Everything from the line with "than the cube" through the line with "bpy.context.scene.collection.objects.link(empty)" should be repeated exactly, both of those lines included, and nothing else.

[Begin]

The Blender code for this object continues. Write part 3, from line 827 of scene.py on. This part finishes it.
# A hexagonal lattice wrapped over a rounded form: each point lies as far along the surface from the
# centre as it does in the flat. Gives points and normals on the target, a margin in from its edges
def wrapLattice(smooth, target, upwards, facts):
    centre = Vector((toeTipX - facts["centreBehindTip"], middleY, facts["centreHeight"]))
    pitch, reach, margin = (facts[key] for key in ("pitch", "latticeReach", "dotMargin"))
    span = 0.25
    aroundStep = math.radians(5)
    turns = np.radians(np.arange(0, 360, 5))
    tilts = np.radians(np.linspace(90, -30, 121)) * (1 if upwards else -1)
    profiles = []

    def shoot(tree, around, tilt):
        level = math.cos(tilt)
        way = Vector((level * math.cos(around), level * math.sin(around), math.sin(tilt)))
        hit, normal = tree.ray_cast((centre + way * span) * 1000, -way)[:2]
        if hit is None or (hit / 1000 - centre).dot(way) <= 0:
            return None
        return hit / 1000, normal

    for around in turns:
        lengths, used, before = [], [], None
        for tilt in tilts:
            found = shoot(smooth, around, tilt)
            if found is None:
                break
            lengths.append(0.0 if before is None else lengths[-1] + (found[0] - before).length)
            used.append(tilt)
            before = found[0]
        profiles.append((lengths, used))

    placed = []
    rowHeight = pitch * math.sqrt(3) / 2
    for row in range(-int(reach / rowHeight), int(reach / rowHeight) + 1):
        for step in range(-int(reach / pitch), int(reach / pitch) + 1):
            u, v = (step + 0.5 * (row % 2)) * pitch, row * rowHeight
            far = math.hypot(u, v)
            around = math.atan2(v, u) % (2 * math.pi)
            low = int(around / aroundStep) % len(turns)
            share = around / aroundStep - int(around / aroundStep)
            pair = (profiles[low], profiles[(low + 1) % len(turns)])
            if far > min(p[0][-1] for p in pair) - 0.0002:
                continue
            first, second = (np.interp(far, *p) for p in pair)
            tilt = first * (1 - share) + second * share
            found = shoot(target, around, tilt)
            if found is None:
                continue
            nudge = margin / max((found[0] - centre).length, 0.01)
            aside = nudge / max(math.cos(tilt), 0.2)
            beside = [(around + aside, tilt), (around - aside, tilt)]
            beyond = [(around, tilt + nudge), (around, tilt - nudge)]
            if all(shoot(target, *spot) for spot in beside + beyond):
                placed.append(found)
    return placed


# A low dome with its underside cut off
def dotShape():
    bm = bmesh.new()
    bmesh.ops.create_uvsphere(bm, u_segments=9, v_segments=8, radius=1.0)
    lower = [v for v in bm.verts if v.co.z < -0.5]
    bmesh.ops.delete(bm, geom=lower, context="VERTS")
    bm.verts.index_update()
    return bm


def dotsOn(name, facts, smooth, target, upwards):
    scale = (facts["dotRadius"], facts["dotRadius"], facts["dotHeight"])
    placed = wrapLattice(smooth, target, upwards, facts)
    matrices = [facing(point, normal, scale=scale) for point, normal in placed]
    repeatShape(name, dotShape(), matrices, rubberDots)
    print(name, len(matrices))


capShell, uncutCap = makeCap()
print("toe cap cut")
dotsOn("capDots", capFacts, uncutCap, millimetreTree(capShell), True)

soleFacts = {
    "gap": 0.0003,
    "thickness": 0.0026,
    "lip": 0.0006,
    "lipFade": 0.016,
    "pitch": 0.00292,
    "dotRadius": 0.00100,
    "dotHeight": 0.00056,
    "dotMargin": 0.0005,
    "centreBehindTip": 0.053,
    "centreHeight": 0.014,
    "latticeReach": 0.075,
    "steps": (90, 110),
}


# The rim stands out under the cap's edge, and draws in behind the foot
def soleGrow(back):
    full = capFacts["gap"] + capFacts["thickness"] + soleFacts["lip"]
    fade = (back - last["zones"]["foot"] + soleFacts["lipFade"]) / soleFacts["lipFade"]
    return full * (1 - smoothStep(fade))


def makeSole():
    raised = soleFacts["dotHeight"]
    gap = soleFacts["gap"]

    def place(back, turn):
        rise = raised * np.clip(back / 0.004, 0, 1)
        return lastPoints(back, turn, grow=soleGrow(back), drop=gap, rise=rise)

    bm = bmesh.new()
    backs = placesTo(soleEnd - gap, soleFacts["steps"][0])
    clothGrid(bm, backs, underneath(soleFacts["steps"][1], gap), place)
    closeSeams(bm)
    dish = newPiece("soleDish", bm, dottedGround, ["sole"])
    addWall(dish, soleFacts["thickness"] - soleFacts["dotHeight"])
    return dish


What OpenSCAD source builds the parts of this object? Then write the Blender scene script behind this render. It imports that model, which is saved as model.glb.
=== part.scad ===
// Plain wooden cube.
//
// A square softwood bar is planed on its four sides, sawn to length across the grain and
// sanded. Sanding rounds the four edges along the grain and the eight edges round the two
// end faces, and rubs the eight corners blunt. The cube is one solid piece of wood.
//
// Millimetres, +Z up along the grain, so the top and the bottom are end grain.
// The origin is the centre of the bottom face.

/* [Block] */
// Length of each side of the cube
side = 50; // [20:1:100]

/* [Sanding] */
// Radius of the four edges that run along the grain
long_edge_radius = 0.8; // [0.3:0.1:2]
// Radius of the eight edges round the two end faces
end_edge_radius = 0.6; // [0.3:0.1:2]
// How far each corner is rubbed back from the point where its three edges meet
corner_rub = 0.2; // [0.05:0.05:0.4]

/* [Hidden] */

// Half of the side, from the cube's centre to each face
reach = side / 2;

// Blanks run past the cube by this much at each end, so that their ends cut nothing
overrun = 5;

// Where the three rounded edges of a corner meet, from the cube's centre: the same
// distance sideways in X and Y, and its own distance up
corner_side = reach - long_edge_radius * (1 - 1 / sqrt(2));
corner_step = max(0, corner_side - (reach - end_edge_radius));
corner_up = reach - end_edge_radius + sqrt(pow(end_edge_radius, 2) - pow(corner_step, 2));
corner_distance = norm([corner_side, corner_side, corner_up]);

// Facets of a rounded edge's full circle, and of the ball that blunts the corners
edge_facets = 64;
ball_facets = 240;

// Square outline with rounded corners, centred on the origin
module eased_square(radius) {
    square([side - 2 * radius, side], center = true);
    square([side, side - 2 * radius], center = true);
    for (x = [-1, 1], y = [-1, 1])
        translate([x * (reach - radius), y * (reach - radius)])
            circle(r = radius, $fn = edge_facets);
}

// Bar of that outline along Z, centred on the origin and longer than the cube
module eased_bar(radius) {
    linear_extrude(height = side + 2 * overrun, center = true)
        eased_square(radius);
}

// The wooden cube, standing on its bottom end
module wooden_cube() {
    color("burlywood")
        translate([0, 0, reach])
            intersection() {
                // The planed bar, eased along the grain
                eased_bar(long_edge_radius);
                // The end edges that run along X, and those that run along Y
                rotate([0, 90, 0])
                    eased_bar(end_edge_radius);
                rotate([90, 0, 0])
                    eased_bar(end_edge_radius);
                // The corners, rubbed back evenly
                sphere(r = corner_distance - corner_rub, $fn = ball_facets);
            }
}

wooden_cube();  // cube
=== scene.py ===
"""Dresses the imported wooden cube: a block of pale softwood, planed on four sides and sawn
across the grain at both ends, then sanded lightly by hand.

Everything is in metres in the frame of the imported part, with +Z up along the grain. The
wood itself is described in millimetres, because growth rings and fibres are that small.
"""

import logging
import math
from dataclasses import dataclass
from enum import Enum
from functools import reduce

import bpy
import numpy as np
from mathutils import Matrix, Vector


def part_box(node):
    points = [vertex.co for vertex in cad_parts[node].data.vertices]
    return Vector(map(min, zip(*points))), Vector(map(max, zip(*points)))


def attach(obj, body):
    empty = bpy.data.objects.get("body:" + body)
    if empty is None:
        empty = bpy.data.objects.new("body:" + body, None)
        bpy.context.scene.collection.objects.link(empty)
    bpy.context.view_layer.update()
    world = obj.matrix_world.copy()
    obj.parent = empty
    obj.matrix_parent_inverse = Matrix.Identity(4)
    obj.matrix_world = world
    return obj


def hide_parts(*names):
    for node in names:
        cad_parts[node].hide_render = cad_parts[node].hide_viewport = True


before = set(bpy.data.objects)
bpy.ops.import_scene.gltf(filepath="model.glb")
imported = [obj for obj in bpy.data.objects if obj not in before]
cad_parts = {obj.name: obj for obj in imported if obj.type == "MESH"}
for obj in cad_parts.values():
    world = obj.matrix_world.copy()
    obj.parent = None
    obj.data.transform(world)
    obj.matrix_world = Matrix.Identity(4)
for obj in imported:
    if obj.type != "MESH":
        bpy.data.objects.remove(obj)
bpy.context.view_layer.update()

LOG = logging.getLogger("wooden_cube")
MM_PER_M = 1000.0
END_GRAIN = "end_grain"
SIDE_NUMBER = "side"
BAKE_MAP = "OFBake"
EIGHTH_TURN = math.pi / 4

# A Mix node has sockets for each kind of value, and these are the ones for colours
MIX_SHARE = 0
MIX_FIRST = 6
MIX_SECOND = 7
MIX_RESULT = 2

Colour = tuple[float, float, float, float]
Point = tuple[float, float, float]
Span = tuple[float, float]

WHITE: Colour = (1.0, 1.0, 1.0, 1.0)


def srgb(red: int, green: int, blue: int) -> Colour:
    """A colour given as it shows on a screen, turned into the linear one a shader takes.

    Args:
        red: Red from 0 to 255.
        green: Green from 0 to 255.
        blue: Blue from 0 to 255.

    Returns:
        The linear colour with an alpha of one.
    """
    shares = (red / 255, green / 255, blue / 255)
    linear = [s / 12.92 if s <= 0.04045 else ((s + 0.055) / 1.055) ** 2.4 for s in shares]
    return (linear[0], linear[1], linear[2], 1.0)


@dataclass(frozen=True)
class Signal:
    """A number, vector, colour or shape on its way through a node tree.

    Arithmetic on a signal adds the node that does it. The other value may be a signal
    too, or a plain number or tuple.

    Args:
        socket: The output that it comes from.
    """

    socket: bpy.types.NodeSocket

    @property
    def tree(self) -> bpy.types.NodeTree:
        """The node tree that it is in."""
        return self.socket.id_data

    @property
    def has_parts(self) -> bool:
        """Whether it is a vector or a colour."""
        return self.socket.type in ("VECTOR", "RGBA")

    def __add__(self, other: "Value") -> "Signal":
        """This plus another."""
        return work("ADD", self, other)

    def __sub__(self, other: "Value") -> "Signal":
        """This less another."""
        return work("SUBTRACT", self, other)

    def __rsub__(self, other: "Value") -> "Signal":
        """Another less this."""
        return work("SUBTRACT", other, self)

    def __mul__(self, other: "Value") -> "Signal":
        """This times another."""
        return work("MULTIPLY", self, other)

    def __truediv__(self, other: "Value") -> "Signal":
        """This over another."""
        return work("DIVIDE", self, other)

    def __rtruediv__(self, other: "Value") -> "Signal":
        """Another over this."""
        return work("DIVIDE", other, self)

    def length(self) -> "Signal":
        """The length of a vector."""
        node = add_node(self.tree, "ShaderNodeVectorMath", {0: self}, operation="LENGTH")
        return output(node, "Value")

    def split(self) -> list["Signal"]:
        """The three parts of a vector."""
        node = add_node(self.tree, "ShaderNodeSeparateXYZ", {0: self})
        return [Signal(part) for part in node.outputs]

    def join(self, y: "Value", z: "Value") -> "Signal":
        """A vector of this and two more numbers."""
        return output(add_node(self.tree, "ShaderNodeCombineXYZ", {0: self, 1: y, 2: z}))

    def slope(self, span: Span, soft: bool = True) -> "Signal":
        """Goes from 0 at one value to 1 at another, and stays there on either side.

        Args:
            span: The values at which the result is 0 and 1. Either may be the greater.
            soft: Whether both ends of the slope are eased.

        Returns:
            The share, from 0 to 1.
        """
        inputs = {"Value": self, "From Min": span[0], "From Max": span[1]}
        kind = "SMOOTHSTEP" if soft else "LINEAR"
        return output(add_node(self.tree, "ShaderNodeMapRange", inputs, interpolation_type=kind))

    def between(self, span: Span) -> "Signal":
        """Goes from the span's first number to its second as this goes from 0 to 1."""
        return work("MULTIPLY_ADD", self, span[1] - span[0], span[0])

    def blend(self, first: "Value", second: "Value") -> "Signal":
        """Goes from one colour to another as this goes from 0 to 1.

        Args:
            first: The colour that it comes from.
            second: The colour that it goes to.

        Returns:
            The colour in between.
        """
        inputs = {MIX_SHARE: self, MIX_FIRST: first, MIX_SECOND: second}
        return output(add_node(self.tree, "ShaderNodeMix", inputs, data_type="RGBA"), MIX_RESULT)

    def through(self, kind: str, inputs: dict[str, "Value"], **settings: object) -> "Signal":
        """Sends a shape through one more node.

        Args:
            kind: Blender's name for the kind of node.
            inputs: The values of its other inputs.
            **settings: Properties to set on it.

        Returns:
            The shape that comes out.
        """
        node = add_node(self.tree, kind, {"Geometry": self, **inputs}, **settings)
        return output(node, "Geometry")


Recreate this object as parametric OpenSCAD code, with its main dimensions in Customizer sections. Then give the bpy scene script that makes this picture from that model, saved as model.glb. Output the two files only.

[End]

Full answer
// Bar of that outline along Z, centred on the origin and longer than the cube
module eased_bar(radius) {
    linear_extrude(height = side + 2 * overrun, center = true)
        eased_square(radius);
}

// The wooden cube, standing on its bottom end
module wooden_cube() {
    color("burlywood")
        translate([0, 0, reach])
            intersection() {
                // The planed bar, eased along the grain
                eased_bar(long_edge_radius);
                // The end edges that run along X, and those that run along Y
                rotate([0, 90, 0])
                    eased_bar(end_edge_radius);
                rotate([90, 0, 0])
                    eased_bar(end_edge_radius);
                // The corners, rubbed back evenly
                sphere(r = corner_distance - corner_rub, $fn = ball_facets);
            }
}

wooden_cube();  // cube
=== scene.py ===
"""Dresses the imported wooden cube: a block of pale softwood, planed on four sides and sawn
across the grain at both ends, then sanded lightly by hand.

Everything is in metres in the frame of the imported part, with +Z up along the grain. The
wood itself is described in millimetres, because growth rings and fibres are that small.
"""

import logging
import math
from dataclasses import dataclass
from enum import Enum
from functools import reduce

import bpy
import numpy as np
from mathutils import Matrix, Vector


def part_box(node):
    points = [vertex.co for vertex in cad_parts[node].data.vertices]
    return Vector(map(min, zip(*points))), Vector(map(max, zip(*points)))


def attach(obj, body):
    empty = bpy.data.objects.get("body:" + body)
    if empty is None:
        empty = bpy.data.objects.new("body:" + body, None)
        bpy.context.scene.collection.objects.link(empty)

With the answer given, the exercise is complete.